In November 2004 Peter Paul van Dijk joined Conservation International at its Washington DC headquarters, to direct its Tortoise and Freshwater Turtle Conservation Program. Principal duties include further analysis of turtle trade, managing the IUCN Red List evaluation process for tortoises and freshwater turtles, and development and implementation of further measures to safeguard the survival of tortoise and freshwater turtle species world-wide, including working with legislative and regulatory processes at US State and Federal level as well as internationally.

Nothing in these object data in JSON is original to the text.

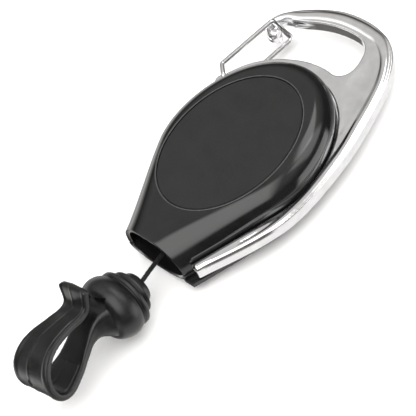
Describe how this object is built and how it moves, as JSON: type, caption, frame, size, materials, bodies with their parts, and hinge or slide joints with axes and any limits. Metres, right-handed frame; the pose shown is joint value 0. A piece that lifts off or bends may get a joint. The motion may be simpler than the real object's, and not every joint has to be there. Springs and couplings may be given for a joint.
{
  "type": "retractable badge reel",
  "caption": "Retractable cord reel in a teardrop case with a chrome carabiner frame, a sprung wire gate, and a swivelling moulded gripper clip on the cord.",
  "frame": {"origin": "spool axis where it meets the flat back of the case", "axes": "+Z out of the label face, +Y towards the hook, -Y towards the cord mouth, +X towards the frame's spine"},
  "size_m": [0.0493, 0.1312, 0.0246],
  "materials": {
    "case": "moulded high gloss",
    "label": "fine matte texture",
    "frame": "bright plate",
    "gate": "drawn wire",
    "steel": "zinc plated",
    "spring": "blued strip",
    "reel": "acetal",
    "cord": "braided",
    "clip": "satin moulded"
  },
  "bodies": {
    "housing": {"front_shell": "case", "rear_shell": "case", "front_label": "label", "carabiner_frame": "frame", "spool_axle": "steel", "shell_screw_1": "steel", "shell_screw_2": "steel", "shell_screw_3": "steel", "thrust_washer": "steel", "retaining_ring": "spring", "power_spring": "spring", "cord_guide": "reel"},
    "spool": {"spool": "reel", "spring_cover": "reel", "cord_winding": "cord"},
    "gate": {"wire_gate": "gate"},
    "cord": {"cord_run": "cord", "cord_knot": "cord"},
    "clip": {"swivel_collar": "clip", "clip_body": "clip"},
    "arm": {"clip_arm": "clip"}
  },
  "joints": [
    {"name": "cord_pull", "type": "slide", "parent": "housing", "child": "cord", "axis": [0, -1, 0], "range_m": [-0.0084, 0.7], "stiffness_N_per_m": 1.2, "springref_m": -0.4, "deforming": ["cord_run"]},
    {"name": "spool_spin", "type": "hinge", "parent": "housing", "child": "spool", "pos_m": [0, 0, 0.008], "axis": [0, 0, 1], "range_deg": [-3300, 60], "deforming": ["power_spring"]},
    {"name": "gate_swing", "type": "hinge", "parent": "housing", "child": "gate", "pos_m": [-0.0205, 0.0162, 0.007], "axis": [0, 0, -1], "range_deg": [0, 25], "stiffness_Nm_per_rad": 0.08, "springref_deg": -8.59},
    {"name": "clip_swivel", "type": "hinge", "parent": "cord", "child": "clip", "pos_m": [0.0031, -0.0438, 0.008], "axis": [0.0477, -0.9759, 0.213], "continuous": true},
    {"name": "arm_flex", "type": "hinge", "parent": "clip", "child": "arm", "pos_m": [0.00481, -0.07874, 0.01563], "axis": [0.9688, 0.0972, 0.2281], "range_deg": [0, 12], "stiffness_Nm_per_rad": 0.12, "springref_deg": -5.73}
  ],
  "couplings": [
    {"joint": "spool_spin", "follows": "cord_pull", "rad_per_m": -78}
  ]
}
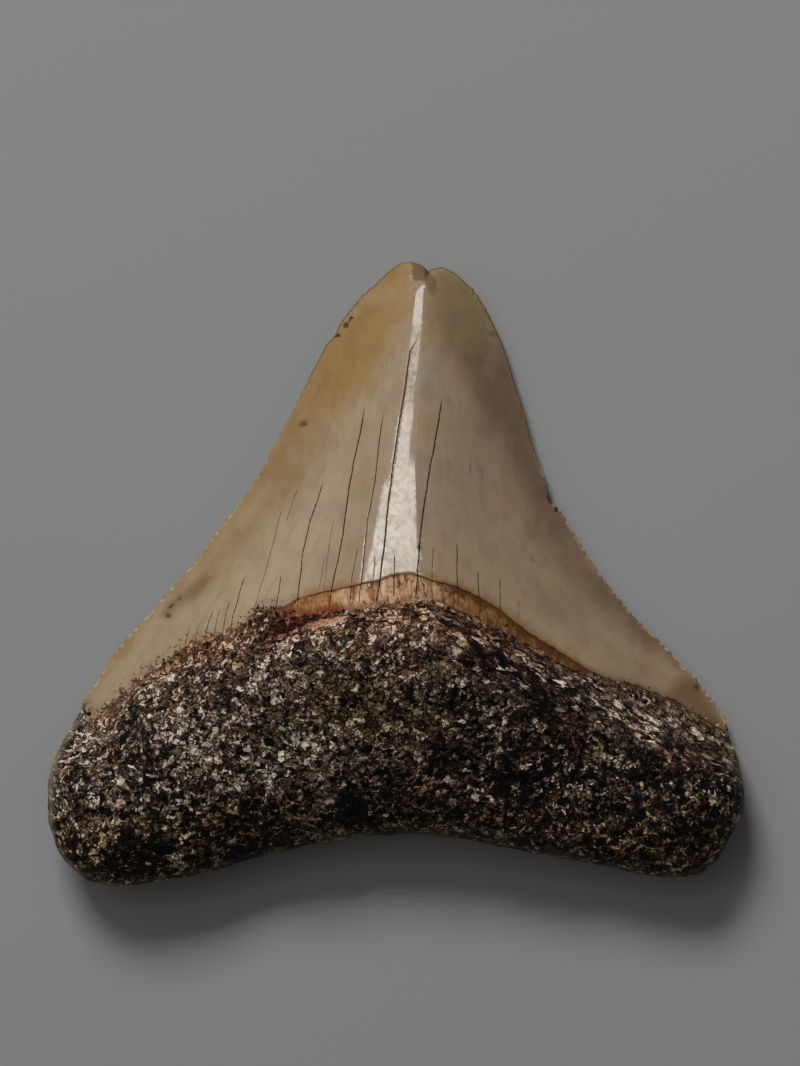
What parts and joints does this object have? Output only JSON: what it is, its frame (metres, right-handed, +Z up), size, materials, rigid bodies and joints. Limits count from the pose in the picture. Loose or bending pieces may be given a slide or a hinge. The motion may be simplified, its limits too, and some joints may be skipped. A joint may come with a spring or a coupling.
{
  "type": "megalodon tooth",
  "caption": "Fossil megalodon tooth lying on its flat outer face: a serrated triangular enamel crown with a split tip, a thin bourlette, and a thick, pitted, lobed root.",
  "frame": {"origin": "centre of the tooth's outline as seen from above, on the surface that it lies on", "axes": "+X across the root, +Y from the root towards the tip, +Z up out of the bulging inner face"},
  "size_m": [0.1, 0.0896, 0.0223],
  "materials": {
    "fossil": "glossy beige-grey enamel with dark hairline cracks on the crown, orange-tan bourlette, dull brown-black grainy root"
  },
  "bodies": {
    "root": {"tooth": "fossil"}
  },
  "joints": []
}
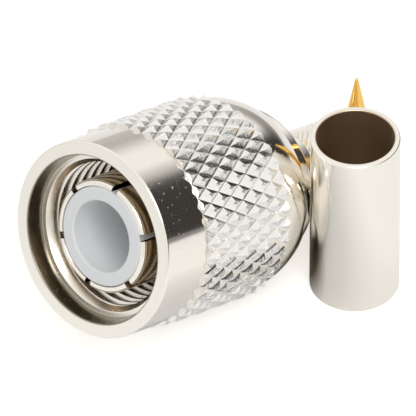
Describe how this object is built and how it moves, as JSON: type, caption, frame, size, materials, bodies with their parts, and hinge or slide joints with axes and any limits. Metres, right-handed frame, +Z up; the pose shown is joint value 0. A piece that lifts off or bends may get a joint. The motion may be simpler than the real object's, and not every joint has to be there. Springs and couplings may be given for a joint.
{
  "type": "tnc crimp plug",
  "caption": "Coaxial crimp plug with a knurled screw-on coupling nut, slotted spring collet and white insulator, with its loose crimp ferrule and contact pin.",
  "frame": {"origin": "on the floor, below the middle of the box round the whole set", "axes": "+Z up, along the standing ferrule's bore; the plug's axis lies parallel to the XZ plane, mating face to -X, cable end to +X"},
  "size_m": [0.0288, 0.0184, 0.0174],
  "materials": {
    "nickel": "bright nickel plate on brass",
    "gold": "gold plate on brass",
    "collet_gold": "bright nickel plate on spring bronze",
    "insulator_white": "white fluoroplastic",
    "gasket_rubber": "silicone rubber"
  },
  "bodies": {
    "plug": {"plug_body": "nickel", "snap_ring": "collet_gold", "spring_collet": "collet_gold", "sealing_gasket": "gasket_rubber", "insulator": "insulator_white", "crimp_stem": "nickel", "crimp_ferrule": "nickel", "contact_pin": "gold"},
    "nut": {"coupling_nut": "nickel"}
  },
  "joints": [
    {"name": "nut_spin", "type": "hinge", "parent": "plug", "child": "nut", "pos_m": [-0.00489, 0.00185, 0.00838], "axis": [-0.9511, 0, 0.309], "continuous": true}
  ]
}
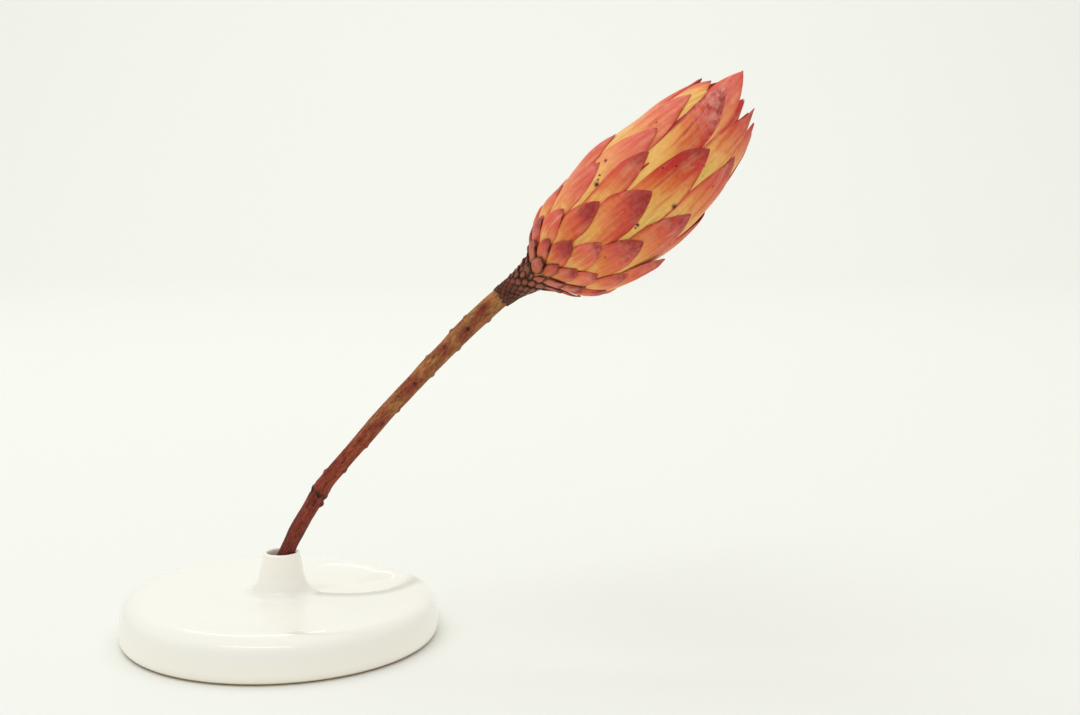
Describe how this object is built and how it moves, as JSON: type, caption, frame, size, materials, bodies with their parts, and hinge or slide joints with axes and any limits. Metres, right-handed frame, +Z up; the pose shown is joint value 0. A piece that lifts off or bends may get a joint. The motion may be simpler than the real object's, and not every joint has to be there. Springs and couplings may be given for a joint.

Peter Paul van Dijk’s 18 years of dedicated focus on tortoise and freshwater turtle biology and conservation and his ability to envisage and implement effective conservation actions has been recognized by his peers. He has been an invited member of the IUCN Tortoise and Freshwater Turtle Specialist Group (TFTSG) since 1994, and has served as the group’s Deputy Chair since 2000. The TFTSG is the leading body of experts on biology and conservation of these species, comprising about 300 persons world-wide. He is an Advisory Committee member of the Turtle Survival Alliance, a 501(c)(3) charitable foundation registered in Texas, and a Scientific Advisory Board member of the Asian Turtle Conservation Network based in Viet Nam. He is a founding Board Member of the Turtle Conservation Fund, an inter-organizational fund supporting critical conservation actions for tortoises and freshwater turtles around the world. While publication of personal scholarly research is no longer a professional priority, Peter Paul van Dijk is co-editor of the Conservation Biology of Tortoises & Freshwater Turtles series of comprehensive species monographs; a member of the Editorial Review Board of the journal Chelonian Conservation and Biology, the world’s premier peer-reviewed academic journal focused exclusively on turtle biology and conservation whose standards have earned it an impact factor of 1.294, being the highest of any herpetological journal and 47th in Zoology overall; a member of the Editorial Review Board of the journal Emys; and he is frequently requested by editors of other journals to provide scholarly peer review of submitted manuscripts. Peter Paul van Dijk is one of six judges on the panel awarding the annual John Behler Turtle Conservation Award, and judges the merit of project applications submitted for funding to the Turtle Conservation Fund, the Conservation Scholarship Program, Earthwatch and others.